■ **Given problem**: Each line from the one containing "bpy.data.objects.remove(skin, do_unlink=True)" through the one containing "in imported if" must be echoed exactly, endpoints included, and every other line omitted.

■ **Stored records**:
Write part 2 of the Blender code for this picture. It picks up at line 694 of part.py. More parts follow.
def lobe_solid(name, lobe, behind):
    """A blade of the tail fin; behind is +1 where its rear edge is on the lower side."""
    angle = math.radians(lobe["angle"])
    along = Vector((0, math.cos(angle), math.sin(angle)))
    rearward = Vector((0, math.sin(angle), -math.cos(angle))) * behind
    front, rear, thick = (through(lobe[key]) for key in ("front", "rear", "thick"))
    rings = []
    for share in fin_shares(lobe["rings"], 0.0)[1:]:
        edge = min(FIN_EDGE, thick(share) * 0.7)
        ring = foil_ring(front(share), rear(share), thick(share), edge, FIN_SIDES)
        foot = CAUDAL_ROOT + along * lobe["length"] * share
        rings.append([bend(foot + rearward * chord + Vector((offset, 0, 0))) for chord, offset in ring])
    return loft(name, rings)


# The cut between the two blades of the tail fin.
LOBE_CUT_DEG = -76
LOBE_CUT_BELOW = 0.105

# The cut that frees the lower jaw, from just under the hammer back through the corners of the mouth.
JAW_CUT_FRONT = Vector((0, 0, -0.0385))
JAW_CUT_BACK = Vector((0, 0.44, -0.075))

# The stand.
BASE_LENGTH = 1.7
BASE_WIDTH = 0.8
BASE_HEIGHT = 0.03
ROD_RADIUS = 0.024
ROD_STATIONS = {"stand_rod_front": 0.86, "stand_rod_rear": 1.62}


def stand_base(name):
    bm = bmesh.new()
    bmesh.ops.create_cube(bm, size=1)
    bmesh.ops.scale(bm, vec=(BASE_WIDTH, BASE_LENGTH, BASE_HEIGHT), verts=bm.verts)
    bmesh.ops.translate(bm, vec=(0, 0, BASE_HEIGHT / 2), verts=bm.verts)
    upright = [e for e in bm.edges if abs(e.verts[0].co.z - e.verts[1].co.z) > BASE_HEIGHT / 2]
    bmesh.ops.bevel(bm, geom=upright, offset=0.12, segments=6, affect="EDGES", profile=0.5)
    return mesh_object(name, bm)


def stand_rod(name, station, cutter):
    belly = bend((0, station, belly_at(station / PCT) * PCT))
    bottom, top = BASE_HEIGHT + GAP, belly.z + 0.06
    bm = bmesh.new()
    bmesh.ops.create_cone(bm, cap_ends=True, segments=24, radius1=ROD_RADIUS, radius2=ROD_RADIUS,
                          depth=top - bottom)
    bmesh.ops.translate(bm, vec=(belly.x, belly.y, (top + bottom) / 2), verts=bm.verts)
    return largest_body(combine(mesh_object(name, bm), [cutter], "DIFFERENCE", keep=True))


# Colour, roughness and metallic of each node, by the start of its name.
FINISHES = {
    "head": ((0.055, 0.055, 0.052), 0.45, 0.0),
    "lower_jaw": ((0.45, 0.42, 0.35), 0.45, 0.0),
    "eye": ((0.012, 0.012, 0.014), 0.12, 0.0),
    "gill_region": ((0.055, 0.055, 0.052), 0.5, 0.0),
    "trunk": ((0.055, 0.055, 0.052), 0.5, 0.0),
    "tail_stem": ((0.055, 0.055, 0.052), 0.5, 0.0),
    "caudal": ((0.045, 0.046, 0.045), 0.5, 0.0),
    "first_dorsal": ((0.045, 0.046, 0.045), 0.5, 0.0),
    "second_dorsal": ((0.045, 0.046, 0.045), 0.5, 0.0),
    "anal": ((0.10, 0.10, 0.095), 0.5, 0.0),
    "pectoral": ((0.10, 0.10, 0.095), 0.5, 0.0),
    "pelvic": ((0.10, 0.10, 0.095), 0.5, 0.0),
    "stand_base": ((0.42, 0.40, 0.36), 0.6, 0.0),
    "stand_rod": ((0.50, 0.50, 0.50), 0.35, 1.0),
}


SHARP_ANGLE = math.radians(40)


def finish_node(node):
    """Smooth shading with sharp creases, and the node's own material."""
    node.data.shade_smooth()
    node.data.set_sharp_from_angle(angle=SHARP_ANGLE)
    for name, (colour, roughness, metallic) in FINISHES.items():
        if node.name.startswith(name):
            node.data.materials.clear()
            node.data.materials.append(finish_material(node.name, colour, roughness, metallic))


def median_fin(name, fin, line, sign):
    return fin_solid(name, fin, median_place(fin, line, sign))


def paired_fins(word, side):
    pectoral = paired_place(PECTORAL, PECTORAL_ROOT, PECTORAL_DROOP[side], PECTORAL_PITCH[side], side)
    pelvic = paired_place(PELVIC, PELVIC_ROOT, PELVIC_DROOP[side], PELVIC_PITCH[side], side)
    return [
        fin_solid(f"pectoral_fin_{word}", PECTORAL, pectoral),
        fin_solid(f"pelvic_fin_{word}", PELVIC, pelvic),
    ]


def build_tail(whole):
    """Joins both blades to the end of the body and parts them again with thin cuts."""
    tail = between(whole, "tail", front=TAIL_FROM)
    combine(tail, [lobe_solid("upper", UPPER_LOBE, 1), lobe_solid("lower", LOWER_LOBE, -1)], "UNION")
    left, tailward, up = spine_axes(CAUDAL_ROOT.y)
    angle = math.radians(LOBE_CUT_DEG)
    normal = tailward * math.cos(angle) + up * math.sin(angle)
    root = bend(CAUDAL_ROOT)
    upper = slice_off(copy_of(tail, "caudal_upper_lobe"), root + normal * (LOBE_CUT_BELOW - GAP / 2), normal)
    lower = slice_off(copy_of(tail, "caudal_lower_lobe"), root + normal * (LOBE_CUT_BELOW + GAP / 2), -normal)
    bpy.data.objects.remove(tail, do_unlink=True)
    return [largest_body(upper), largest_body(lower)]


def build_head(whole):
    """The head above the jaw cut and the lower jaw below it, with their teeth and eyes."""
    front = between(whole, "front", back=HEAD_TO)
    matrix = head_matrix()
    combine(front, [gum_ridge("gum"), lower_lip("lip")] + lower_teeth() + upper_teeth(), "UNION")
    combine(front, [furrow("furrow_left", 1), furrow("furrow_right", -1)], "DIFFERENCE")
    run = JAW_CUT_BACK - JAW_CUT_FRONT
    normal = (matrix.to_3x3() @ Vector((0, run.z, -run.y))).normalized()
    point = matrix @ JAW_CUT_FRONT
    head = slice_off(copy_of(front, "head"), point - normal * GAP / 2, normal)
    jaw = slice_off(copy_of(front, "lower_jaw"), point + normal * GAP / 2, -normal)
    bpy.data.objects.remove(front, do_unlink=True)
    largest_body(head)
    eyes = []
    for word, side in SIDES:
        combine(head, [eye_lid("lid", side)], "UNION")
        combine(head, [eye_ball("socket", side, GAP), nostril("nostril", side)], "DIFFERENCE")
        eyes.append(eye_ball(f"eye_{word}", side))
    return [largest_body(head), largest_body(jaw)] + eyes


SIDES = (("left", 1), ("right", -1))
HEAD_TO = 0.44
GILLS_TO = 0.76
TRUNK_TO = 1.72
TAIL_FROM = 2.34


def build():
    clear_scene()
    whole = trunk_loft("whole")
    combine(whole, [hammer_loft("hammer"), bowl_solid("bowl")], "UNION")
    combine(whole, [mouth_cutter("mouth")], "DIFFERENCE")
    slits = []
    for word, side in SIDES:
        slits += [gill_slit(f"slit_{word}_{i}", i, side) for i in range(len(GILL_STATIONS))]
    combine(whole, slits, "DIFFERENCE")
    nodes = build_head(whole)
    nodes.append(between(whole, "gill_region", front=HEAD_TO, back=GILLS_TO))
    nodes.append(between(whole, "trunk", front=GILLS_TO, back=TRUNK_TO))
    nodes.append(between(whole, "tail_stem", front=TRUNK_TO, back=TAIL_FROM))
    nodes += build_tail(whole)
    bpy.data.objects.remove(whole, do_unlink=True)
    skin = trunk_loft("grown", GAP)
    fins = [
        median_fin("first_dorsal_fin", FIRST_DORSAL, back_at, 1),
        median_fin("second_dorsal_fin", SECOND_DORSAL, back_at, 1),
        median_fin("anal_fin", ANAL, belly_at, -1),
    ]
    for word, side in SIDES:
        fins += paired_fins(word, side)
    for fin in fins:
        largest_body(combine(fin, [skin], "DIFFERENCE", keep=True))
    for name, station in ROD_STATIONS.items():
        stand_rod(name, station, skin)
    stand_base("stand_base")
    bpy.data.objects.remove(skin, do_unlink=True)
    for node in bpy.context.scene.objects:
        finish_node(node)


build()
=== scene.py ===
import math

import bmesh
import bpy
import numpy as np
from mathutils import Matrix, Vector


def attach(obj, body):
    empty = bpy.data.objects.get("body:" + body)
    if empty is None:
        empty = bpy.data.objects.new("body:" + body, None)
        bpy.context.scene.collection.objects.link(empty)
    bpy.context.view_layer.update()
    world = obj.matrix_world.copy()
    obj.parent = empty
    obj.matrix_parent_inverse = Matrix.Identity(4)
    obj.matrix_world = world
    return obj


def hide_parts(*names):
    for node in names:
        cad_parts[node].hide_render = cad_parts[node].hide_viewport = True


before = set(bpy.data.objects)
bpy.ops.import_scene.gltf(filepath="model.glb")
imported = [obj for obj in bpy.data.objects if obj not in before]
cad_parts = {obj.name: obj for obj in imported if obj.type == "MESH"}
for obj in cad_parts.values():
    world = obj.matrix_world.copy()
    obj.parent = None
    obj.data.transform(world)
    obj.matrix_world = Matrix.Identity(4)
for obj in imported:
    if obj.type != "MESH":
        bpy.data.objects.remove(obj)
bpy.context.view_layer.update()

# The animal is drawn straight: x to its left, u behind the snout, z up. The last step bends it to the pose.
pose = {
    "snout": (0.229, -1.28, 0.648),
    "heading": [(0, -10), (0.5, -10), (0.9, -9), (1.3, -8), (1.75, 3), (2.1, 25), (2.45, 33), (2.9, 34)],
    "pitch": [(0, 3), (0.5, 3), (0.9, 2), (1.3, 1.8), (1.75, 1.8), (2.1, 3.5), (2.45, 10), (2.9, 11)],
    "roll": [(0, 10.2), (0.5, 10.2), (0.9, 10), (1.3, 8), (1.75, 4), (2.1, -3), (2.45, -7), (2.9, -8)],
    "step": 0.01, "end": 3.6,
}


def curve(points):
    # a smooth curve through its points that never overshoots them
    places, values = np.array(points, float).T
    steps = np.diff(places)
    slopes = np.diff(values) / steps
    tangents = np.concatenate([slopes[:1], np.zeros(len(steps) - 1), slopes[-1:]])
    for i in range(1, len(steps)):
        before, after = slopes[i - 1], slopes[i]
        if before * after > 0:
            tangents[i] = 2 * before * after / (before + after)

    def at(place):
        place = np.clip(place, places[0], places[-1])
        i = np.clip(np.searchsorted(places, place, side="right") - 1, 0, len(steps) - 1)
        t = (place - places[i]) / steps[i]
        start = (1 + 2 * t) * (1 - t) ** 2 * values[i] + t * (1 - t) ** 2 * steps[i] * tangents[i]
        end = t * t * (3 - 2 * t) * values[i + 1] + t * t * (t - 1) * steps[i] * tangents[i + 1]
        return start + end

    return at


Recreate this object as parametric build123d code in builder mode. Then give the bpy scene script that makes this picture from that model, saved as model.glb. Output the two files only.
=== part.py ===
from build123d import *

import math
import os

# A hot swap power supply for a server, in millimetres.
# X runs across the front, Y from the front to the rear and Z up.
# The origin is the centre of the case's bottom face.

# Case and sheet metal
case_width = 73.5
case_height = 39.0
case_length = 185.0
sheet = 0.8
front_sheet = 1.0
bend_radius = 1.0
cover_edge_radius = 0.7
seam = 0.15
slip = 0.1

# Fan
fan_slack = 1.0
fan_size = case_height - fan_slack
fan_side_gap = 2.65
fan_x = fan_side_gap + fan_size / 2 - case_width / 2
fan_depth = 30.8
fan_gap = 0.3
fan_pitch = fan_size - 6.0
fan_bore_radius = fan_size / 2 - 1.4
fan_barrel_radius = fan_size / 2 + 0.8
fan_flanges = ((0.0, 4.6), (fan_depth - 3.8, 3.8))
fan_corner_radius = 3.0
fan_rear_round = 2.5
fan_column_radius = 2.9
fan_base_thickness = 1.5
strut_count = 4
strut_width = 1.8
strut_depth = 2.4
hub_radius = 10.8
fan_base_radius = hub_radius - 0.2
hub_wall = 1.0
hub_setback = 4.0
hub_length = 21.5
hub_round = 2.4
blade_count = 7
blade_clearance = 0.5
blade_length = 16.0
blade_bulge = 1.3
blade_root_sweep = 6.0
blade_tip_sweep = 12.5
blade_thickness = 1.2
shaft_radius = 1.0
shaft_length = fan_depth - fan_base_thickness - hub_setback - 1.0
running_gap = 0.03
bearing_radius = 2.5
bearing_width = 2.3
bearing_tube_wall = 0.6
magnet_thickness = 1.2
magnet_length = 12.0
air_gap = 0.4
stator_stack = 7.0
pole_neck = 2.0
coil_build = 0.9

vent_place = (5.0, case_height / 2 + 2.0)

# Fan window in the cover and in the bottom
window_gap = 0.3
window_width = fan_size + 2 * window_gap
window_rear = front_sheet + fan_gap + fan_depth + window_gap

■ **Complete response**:
    bpy.data.objects.remove(skin, do_unlink=True)
    for node in bpy.context.scene.objects:
        finish_node(node)


build()
=== scene.py ===
import math

import bmesh
import bpy
import numpy as np
from mathutils import Matrix, Vector


def attach(obj, body):
    empty = bpy.data.objects.get("body:" + body)
    if empty is None:
        empty = bpy.data.objects.new("body:" + body, None)
        bpy.context.scene.collection.objects.link(empty)
    bpy.context.view_layer.update()
    world = obj.matrix_world.copy()
    obj.parent = empty
    obj.matrix_parent_inverse = Matrix.Identity(4)
    obj.matrix_world = world
    return obj


def hide_parts(*names):
    for node in names:
        cad_parts[node].hide_render = cad_parts[node].hide_viewport = True


before = set(bpy.data.objects)
bpy.ops.import_scene.gltf(filepath="model.glb")
imported = [obj for obj in bpy.data.objects if obj not in before]
cad_parts = {obj.name: obj for obj in imported if obj.type == "MESH"}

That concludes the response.